The meeting was attended by all the Deans, Chairpersons, and Teachers of Departments of Mass Communications and Geography, the Students' Adviser, Registrar Prof. Kaleem Raza Khan, and other members of the KU administration. The participants of the meeting said that the crash of Air Blue flight 202 on July 28, 2010, was the most terrible incident of plane crash in the history of Pakistan and the loss of 146 passengers and 6 members of the crew would be hard to overcome.
"Piyar Ali who, after graduating from the Geography Department, took admission in Master in the Mass Communications Department and Bilal Naseer was completing his BS (Honors) from the Department of Mass Communications. Bilal Naseer was an active member of the youth parliament." He said.

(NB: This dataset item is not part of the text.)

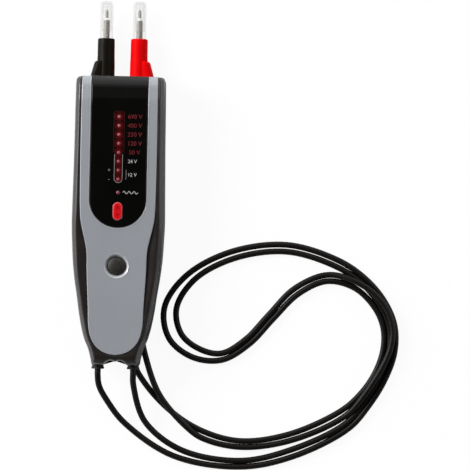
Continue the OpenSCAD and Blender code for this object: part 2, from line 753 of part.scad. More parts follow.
module cord_clamp() {
    color([0.60, 0.60, 0.58]) placed() difference() {
        clamp_half = side_at(clamp_from) - frame_wall - clamp_play;
        box_from([-clamp_half, clamp_from, shell_depth], [clamp_half, clamp_to, shell_depth + clamp_rise]);
        both_sides() along(exit_reach, exit_level) cylinder(case_top, d = exit_tail + exit_play,
            $fn = round_steps);
    }
}
module lead_wires() {
    rise = board_seat - wire_width / 2 - nothing;
    color([0.70, 0.10, 0.10]) placed() both_sides()
        tube([[exit_reach, exit_tail_to, exit_level], [exit_reach, exit_tail_to + wire_lead, exit_level],
            [exit_reach, wire_knee, exit_level + wire_width * 2], [wire_reach, wire_end - wire_width, rise],
            [wire_reach, wire_end, rise]], wire_width);
}

function unit(v) = v / norm(v);
// a smooth path through the points, two steps for each. Both ends run straight
function half_way(path, i) = i == 0 || i == len(path) - 2 ? (path[i] + path[i + 1]) / 2
    : let (a = path[i - 1], b = path[i], c = path[i + 1], d = path[i + 2],
        m = (b + c) * 9 / 16 - (a + d) / 16) [m[0], m[1], max(m[2], lead_diameter / 2)];
function smooth(path) = [for (i = [0:len(path) - 1]) each (i < len(path) - 1 ? [path[i],
    half_way(path, i)] : [path[i]])];
function part_of(path, first, last) = [for (i = [first:last]) path[i]];
function heading(path, i) = i == 0 ? unit(path[1] - path[0])
    : i == len(path) - 1 ? unit(path[i] - path[i - 1])
    : unit(unit(path[i] - path[i - 1]) + unit(path[i + 1] - path[i]));
function ring(path, i, wide) = let (t = heading(path, i), s = unit(cross(t, [0, 0, 1])), u = cross(s, t))
    [for (k = [0:lead_sides - 1]) let (a = (k + 0.5) * 360 / lead_sides)
        path[i] + (s * cos(a) + u * sin(a)) * wide / 2];
module tube(path, wide, first = 0, last = 0) {
    n = lead_sides;
    from = first;
    to = last > 0 ? last : len(path) - 1;
    m = to - from + 1;
    polyhedron([for (i = [from:to]) each ring(path, i, wide)], ring_faces(n, m));
}
// a lead and its tail follow one path and meet on one ring
module lead_run(route, tail) {
    tube(smooth(concat(route, part_of(tail, 1, len(tail) - 1))), lead_diameter, 0, len(route) * 2 - 2);
}
module tail_run(route, tail) {
    path = smooth(concat(route, part_of(tail, 1, len(tail) - 1)));
    tube(path, lead_diameter, len(route) * 2 - 2, len(path) - 1);
}
module lead_black() { color([0.05, 0.05, 0.05]) placed() lead_run(route_black, tail_black); }
module lead_red() { color([0.05, 0.05, 0.05]) placed() lead_run(route_red, tail_red); }
module lead_tail_black() { color([0.05, 0.05, 0.05]) placed() tail_run(route_black, tail_black); }
module lead_tail_red() { color([0.05, 0.05, 0.05]) placed() tail_run(route_red, tail_red); }

module handle(side) {
    r = probe_diameter / 2;
    difference() {
        union() {
            along(side * probe_reach, probe_level) rotate_extrude($fn = probe_steps)
                polygon([[0, probe_from], [r - guard_lip, probe_from], [r, probe_from + guard_lip],
                    [r, guard_to], [handle_waist / 2, guard_to + handle_waist_long],
                    [handle_waist / 2, probe_to - handle_front_long],
                        [handle_front / 2, probe_to - guard_lip],
                    [handle_front / 2 - guard_lip, probe_to], [0, probe_to]]);
            // finger guard, on the outer side only
            translate([side * probe_reach, 0, probe_level]) intersection() {
                rotate([-90, 0, 0]) rotate_extrude($fn = probe_steps)
                    polygon([[0, guard_from], [guard_reach, guard_from],
                        [guard_reach, guard_from + guard_lip],
                        [guard_top_reach, guard_to - guard_lip], [r, guard_to], [0, guard_to]]);
                translate([side > 0 ? 0 : -guard_reach, 0, -r])
                    cube([guard_reach, case_top * 2, r * 2]);
            }
        }
        along(side * probe_reach, probe_level) {
            translate([0, 0, probe_from - beyond])
                cylinder(tip_from - probe_from + beyond, d = probe_bore, $fn = probe_steps);
            cylinder(case_top * 2, d = tip_diameter, $fn = probe_steps);
        }
    }
}
module probe_tip(side) {
    along(side * probe_reach, probe_level) rotate_extrude($fn = probe_steps)
        polygon([[0, tip_from], [tip_diameter / 2, tip_from], [tip_diameter / 2, tip_shoulder - tip_cone],
            [tip_point / 2 + tip_shoulder_step, tip_shoulder],
                [tip_point / 2, tip_shoulder + tip_shoulder_step],
            [tip_point / 2, tip_end - tip_cone], [tip_shoulder_step / 2, tip_end], [0, tip_end]]);
}
module probe_resistor(side) {
    along(side * probe_reach, probe_level) translate([0, 0, resistor_from])
        cylinder(tip_from - resistor_from, d = resistor_width, $fn = round_steps / 2);
}
module probe_boot(side) {
    rib_step = (probe_from - boot_collar - tail_from) / boot_ribs;
    grow = (tail_large - tail_small) / 2 / boot_ribs;
    along(side * probe_reach, probe_level) union() {
        rotate_extrude($fn = probe_steps)
            polygon(concat([[0, tail_from]],
                [for (i = [0:boot_ribs - 1], j = [0:3])
                    [tail_small / 2 + grow * i + (j == 1 || j == 2 ? boot_rib : 0),
                        tail_from + rib_step * (i + j / 4)]],
                [[tail_large / 2, probe_from - boot_collar], [tail_large / 2, probe_from],
                    [probe_bore / 2, probe_from], [probe_bore / 2, probe_from + spigot],
                        [0, probe_from + spigot]]));
    }
}
function corner(reach, level, round, turns) =
    [for (a = turns) [reach - round * (1 - cos(a)), level - round * (1 - sin(a))]];
module cap(side) {
    low = probe_to + cap_seat_gap;
    outer = cap_diameter / 2;
    inner = outer - cap_wall;
    mouth = tip_diameter / 2 + cap_play;
    along(side * probe_reach, probe_level) rotate_extrude($fn = probe_steps)
        polygon(concat([[mouth, low], [outer, low]], corner(outer, cap_end, cap_round, [0:22.5:90]),
            [[0, cap_end], [0, cap_end - cap_wall]],
            corner(inner, cap_end - cap_wall, cap_round - cap_wall, [90:-22.5:0]),
            [[inner, low + cap_mouth + cap_step], [mouth, low + cap_mouth]]));
}
module probe_black_handle() { color([0.10, 0.10, 0.10]) placed() handle(-1); }
module probe_black_tip() { color([0.75, 0.75, 0.76]) placed() probe_tip(-1); }
module probe_black_resistor() { color([0.45, 0.55, 0.65]) placed() probe_resistor(-1); }
module probe_black_boot() { color([0.06, 0.06, 0.06]) placed() probe_boot(-1); }
module cap_black() { color([0.80, 0.82, 0.84, 0.5]) placed() cap(-1); }
module probe_red_handle() { color([0.62, 0.06, 0.10]) placed() handle(1); }
module probe_red_tip() { color([0.75, 0.75, 0.76]) placed() probe_tip(1); }
module probe_red_resistor() { color([0.45, 0.55, 0.65]) placed() probe_resistor(1); }
module probe_red_boot() { color([0.06, 0.06, 0.06]) placed() probe_boot(1); }
module cap_red() { color([0.80, 0.82, 0.84, 0.5]) placed() cap(1); }

rear_shell();
bumper_frame();
front_panel();
display_window();
case_seal();
case_screws();
battery_cover();
cover_screw();
battery_cells();
battery_contacts();
circuit_board();
voltage_leds();
capsule_lens();
lamp_box();
tact_switch();
buzzer();
main_chip();
resistor_row();
cord_clamp();
lead_wires();
exit_boot_left();
exit_boot_right();
push_button();
lead_black();
lead_red();
lead_tail_black();
lead_tail_red();
probe_black_handle();
probe_black_tip();
probe_black_resistor();
probe_black_boot();
cap_black();
probe_red_handle();
probe_red_tip();
probe_red_resistor();
probe_red_boot();
cap_red();
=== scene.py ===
"""Looks of a two-pole voltage tester, laid over the solids of part.scad.

Lengths are millimetres in the axes of that source: X across the case, Y towards the tips, Z out of the
front. The function at() turns such a point into the shared frame.
"""
import math

import bmesh
import bpy
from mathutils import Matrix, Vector


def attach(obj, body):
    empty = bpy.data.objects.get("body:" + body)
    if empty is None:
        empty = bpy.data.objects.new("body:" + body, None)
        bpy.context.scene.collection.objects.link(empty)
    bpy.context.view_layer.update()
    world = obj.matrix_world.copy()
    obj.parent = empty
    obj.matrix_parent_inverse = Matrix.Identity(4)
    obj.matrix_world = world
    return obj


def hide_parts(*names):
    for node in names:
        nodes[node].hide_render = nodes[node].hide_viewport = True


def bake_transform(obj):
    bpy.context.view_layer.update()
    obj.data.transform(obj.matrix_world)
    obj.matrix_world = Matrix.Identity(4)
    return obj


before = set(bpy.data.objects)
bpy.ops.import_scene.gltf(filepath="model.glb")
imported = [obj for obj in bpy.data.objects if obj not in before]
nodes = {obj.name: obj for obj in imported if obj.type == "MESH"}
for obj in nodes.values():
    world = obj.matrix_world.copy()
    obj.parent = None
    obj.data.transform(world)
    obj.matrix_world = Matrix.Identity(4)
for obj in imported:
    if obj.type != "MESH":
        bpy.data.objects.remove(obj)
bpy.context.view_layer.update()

# millimetres in a metre
MM = 1000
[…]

Meanwhile, the Chairpersons, Departments of Mass Communication and Geography, Dr. Rafia Taj and Dr. Khalida Mehmood respectively, expressed sorrow over the sudden and unfortunate death of these students and said that the confident personalities of these students will always remain alive in the hearts of their contemporaries.

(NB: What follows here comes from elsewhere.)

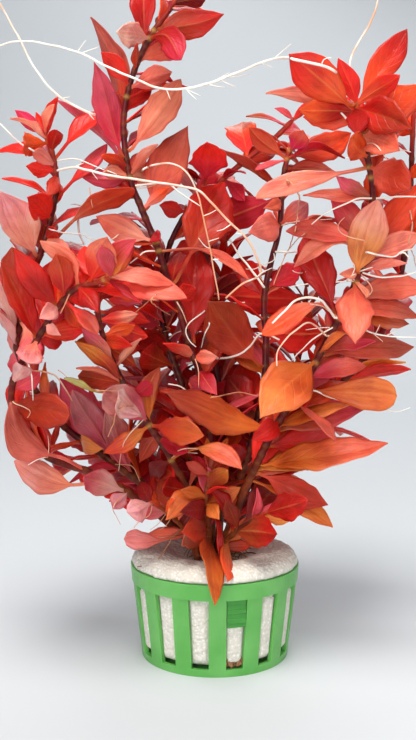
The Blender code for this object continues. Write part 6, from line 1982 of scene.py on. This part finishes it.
def passed_behind(point, tree):
    """How far a point in front of a leaf moves, as a shift away from the eye, to pass behind the leaf."""
    away = point - EYE
    hit = tree.ray_cast(point, away.normalized(), 9)[0]
    return min(point.y - hit.y - ROOT_RISE, 0) if hit else 0


def main_root_line(name, given, stems, tree):
    """A main root's fine line, from inside its stem, over the leaves close in front of it."""
    line = root_line(given, stems, root_points(given))
    stem = stems[given.shoot]
    nearest = min(stem.line, key=lambda point: (point - line[0]).length)
    line = smooth_route([nearest, *line], 90)
    return laid_over(line, tree, 9.0, 12, BEHIND.get(name, 0.0))


def strand_line(given, stems, tree):
    """A thin root's line: from its stem where that is near, over the leaves or at its own depth."""
    stem = stems[given.shoot]
    centre, _ = along(stem.line, share_nearest(stem, given.route[0]))
    depth = centre.y if given.depth is None else given.depth
    points = [seen(u, v, depth) for u, v in given.route]
    if (seen(*given.route[0], centre.y) - centre).length < 6:
        points[0] = centre
    count = max(int(sum((b - a).length for a, b in zip(points, points[1:]))), 6)
    line = smooth_route(points, count)
    return line if given.depth is not None else laid_over(line, tree, 90.0, 30)


def rootlet_line(route, line):
    """A side rootlet's line, at the depth of the main root where it leaves it."""
    spots = np.array([pixel_of(point) for point in line])
    start = line[int(np.argmin(np.linalg.norm(spots - np.array(route[0]), axis=1)))]
    return [start, *[seen(u, v, start.y - 0.5 * step) for step, (u, v) in enumerate(route[1:], 1)]]


def root_piece(name, parts, tones, look):
    """One mesh of several roots, with the tone of each corner."""
    corners, faces, _ = join_parts(parts)
    made = mesh_piece(name, corners, faces, look)
    set_values(made.data, "root_tone", "FLOAT", tones)
    return made


def fine_root_pieces(stems, leaves, look):
    """The main roots in place of their solids, with their rootlets, and the thin roots in one piece."""
    tree = tree_of(leaves, stems)
    for name, given in ROOTS.items():
        line = main_root_line(name, given, stems, tree)
        parts = [fine_root(line, ROOT_SIZES.get(name, ROOT_RADIUS), name, 0.7)]
        tones = [spread(ROOT_TONES.get(name, (0.0, 0.15)), place) for place in parts[0][2]]
        for index, route in enumerate(ROOTLETS.get(name, [])):
            parts.append(fine_root(rootlet_line(route, line), ROOTLET_RADIUS, f"{name} {index}", 0.5))
            tones += [ROOTLET_TONE] * len(parts[-1][0])
        made = root_piece(f"water_{name}", parts, tones, look)
        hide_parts(name)
    parts, tones = [], []
    for index, given in enumerate(STRANDS):
        parts.append(fine_root(strand_line(given, stems, tree), given.radius, f"strand {index}", 0.6))
        tones += [given.tone] * len(parts[-1][0])
    root_piece("thin_water_roots", parts, tones, look)


def root_tuft(look):
    """Old brown root fibres that lie on the foam round the stems."""
    rng = random.Random("root tuft")
    centre = Vector((*TUFT_CENTRE, 0))
    reaches, levels = zip(*foam_profile()[:TOP_POINTS])
    parts, tones = [], []
    for index in range(TUFT_FIBRES):
        angle = rng.uniform(0, 2 * math.pi)
        near = rng.uniform(1.0, 6.5)
        far = near + rng.uniform(2.0, 6.0)
        turn, arch = rng.uniform(-1.1, 1.1), rng.uniform(0.2, 2.0)
        points = []
        for step in range(6):
            share = step / 5
            radius = near + (far - near) * share
            level = float(np.interp(radius, reaches, levels)) + 0.3 + arch * math.sin(math.pi * share)
            points.append(centre + pot_spot(angle + turn * share, radius, level))
        parts.append(fine_root(points, rng.uniform(0.1, 0.2), f"tuft {index}", 0.6))
        tones += [rng.random()] * len(parts[-1][0])
    for index in range(DEBRIS_BITS):
        angle = DEBRIS_ANGLE + rng.uniform(-0.12, 0.12)
        points = [
            pot_spot(
                angle + rng.uniform(-0.12, 0.12), DEBRIS_RADIUS + rng.uniform(-0.6, 0.3),
                rng.uniform(*DEBRIS_HEIGHTS))
            for _ in range(3)]
        parts.append(fine_root(points, rng.uniform(0.3, 0.5), f"debris {index}", 0.6))
        tones += [0.5 + 0.5 * rng.random()] * len(parts[-1][0])
    root_piece("old_root_tuft", parts, tones, look)


def backdrop():
    """A pale floor that curves up behind the object."""
    mesh = bpy.data.meshes.new("floor")
    profile = [(-1.6, 0.0), (0.5, 0.0)]
    angles = np.linspace(0.15, 1.57, 12)
    profile += [(0.5 + 0.5 * math.sin(angle), 0.5 - 0.5 * math.cos(angle)) for angle in angles]
    profile += [(1.0, 2.2)]
    corners = [(x, y, z) for y, z in profile for x in (-2.6, 2.6)]
    faces = [(2 * row, 2 * row + 1, 2 * row + 3, 2 * row + 2) for row in range(len(profile) - 1)]
    mesh.from_pydata(corners, [], faces)
    mesh.shade_smooth()
    made = bpy.data.objects.new("floor", mesh)
    bpy.context.scene.collection.objects.link(made)
    look, _ = new_look("pale floor", (0.62, 0.65, 0.68), 0.6)
    mesh.materials.append(look)


def area_light(name, place, target, size, power, colour=(1, 1, 1)):
    light = bpy.data.lights.new(name, "AREA")
    light.shape = "RECTANGLE"
    light.size, light.size_y = size
    light.energy = power
    light.color = colour
    made = bpy.data.objects.new(name, light)
    made.location = place
    made.rotation_euler = (Vector(target) - Vector(place)).to_track_quat("-Z", "Y").to_euler()
    bpy.context.scene.collection.objects.link(made)


def light_and_camera():
    """Soft light from above and in front, and the camera in the view's place."""
    middle = (0, 0, 0.1)
    area_light("top light", (-0.1, -0.32, 0.88), middle, (0.45, 0.45), 8.5, (1.0, 0.97, 0.93))
    area_light("front light", (-0.3, -1.1, 0.35), middle, (0.8, 0.6), 7.5)
    area_light("right light", (0.95, -0.35, 0.4), middle, (0.5, 0.7), 2.5)
    area_light("back light", (0.2, 0.8, 0.7), middle, (0.7, 0.4), 3.0)
    world = bpy.data.worlds.new("soft studio")
    world.use_nodes = True
    world.node_tree.nodes["Background"].inputs["Color"].default_value = (0.86, 0.93, 1.0, 1)
    world.node_tree.nodes["Background"].inputs["Strength"].default_value = 0.17
    bpy.context.scene.world = world
    data = bpy.data.cameras.new("camera")
    data.sensor_width = 36
    data.lens = 18 / HALF_FIELD
    data.clip_start = 0.01
    camera = bpy.data.objects.new("camera", data)
    camera.location = EYE * MM
    camera.rotation_euler = (math.pi / 2 - EYE_PITCH, 0, 0)
    bpy.context.scene.collection.objects.link(camera)
    bpy.context.scene.camera = camera
    bpy.context.scene.view_settings.view_transform = "Standard"


# Material slot names for the leaves that are pieces of their own, where that isn't dark_red_leaf; no piece is
# given one of them
LEAF_SLOTS = {
    "pink_leaf": [
        "far_left_leaf_01", "far_left_leaf_08", "far_left_leaf_09", "left_bow_leaf_13", "right_leaf_12",
        "right_leaf_14", "right_leaf_24", "tall_left_leaf_10"],
    "orange_leaf": [
        "back_right_leaf_01", "far_left_leaf_02", "right_leaf_20", "right_leaf_22", "right_leaf_23",
        "right_leaf_26"],
    "red_leaf": [
        "back_middle_leaf_01", "far_left_leaf_05", "left_bow_leaf_02", "right_leaf_01", "right_leaf_03",
        "right_leaf_11", "right_leaf_16", "right_leaf_19", "right_leaf_27"],
}


def build_plant(cad_box):
    """Stems, leaves and roots, with the leaves settled as the solids are."""
    stems = {name: grown_shoot(name) for name in SHOOTS}
    placed = Placed(pot_and_foam_obstacles())
    for stem in stems.values():
        radii = [stem_radius(stem, index / (len(stem.line) - 1)) for index in range(len(stem.line))]
        placed.append(obstacle(stem.name, True, *tube(stem.line, radii)))
    lines = {name: root_line(given, stems, root_points(given)) for name, given in ROOTS.items()}
    for name, line in lines.items():
        placed.append(obstacle("", False, *tube(line, [ROOT_RADIUS] * len(line))))
    bare = list(placed.items)
    leaves = grow_seen_leaves(LEAVES, stems, placed, SMALL_AREA) + grow_paired_leaves(stems, placed)
    leaves = [leaf for leaf in leaves if leaf.label not in LEFT_OUT]
    placed = Placed(bare)
    for leaf in leaves:
        blade = blade_only(leaf.form)
        placed.append(obstacle(leaf.shoot, leaf.fused, *leaf_solid(leaf.form, leaf.cut), blade))
    leaves += grow_seen_leaves(FINE_LEAVES, stems, placed, kind="fine", separate=0)
    leaves += grow_seen_leaves(LEAVES, stems, placed, 0, SMALL_AREA)
    leaves += grow_crown_leaves(stems, placed)
    low, high = (Vector(corner) / MM for corner in cad_box)
    low.z = POT_HEIGHT + 4
    leaves += grow_hidden_leaves(stems, placed, low, high)
    thin, bark = leaf_look(), stem_look()
    slots = {label: slot for slot, labels in LEAF_SLOTS.items() for label in labels}
    for name, stem in stems.items():
        own = [leaf for leaf in leaves if leaf.shoot == name]
        made = stem_piece(stem, own, bark)
        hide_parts(f"stem_{name}")
        small = [leaf for leaf in own if leaf.fused]
        group = leaf_piece(f"shoot_{name}_leaves", small, stems, thin)
        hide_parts(f"stem_{name}")
    for leaf in leaves:
        if not leaf.fused:
            made = leaf_piece(f"blade_{leaf.label}", [leaf], stems, thin)
            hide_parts(leaf.label)
    fine_root_pieces(stems, leaves, root_look())
    root_tuft(fibre_look())


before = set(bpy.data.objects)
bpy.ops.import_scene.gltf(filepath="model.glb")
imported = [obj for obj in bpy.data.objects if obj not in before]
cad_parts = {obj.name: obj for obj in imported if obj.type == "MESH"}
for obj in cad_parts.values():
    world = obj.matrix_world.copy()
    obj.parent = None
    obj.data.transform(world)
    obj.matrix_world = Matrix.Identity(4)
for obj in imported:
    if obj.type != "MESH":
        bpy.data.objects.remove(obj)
cad_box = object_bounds()
build_plant(cad_box)
pot = pot_piece(pot_look())
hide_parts("net_pot")
foam = foam_piece(foam_look())
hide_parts("foam_plug")
backdrop()
light_and_camera()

In addition, Karachi University Teacher's Society has condoled this terrible incident and pointed out that appropriate measures should be taken so that such incidents can be avoided in future.
The Registrar informed the participants that two alumni of KU had also died in the catastrophic incident, one of them was a newly married woman - Aysha Samad Sheikh, who was a position holder, and the other one was Rehmat-ullah Domki, who died with his whole family.
KUTS concerned over delay in increments
Karachi: Office-bearers of the Karachi University Teachers Society (KUTS) have shown grave concern over news items reporting that that the University of Karachi (KU) will not be able to implement the government's notification regarding 50 per cent increase in salaries and pensions of the teachers and employees of the university. KUTS President Prof. Dr Abid Hasnain and General Secretary Prof. Dr Fayyaz Vaid said steps should be taken to ensure that the KU will also be able to implement the increments.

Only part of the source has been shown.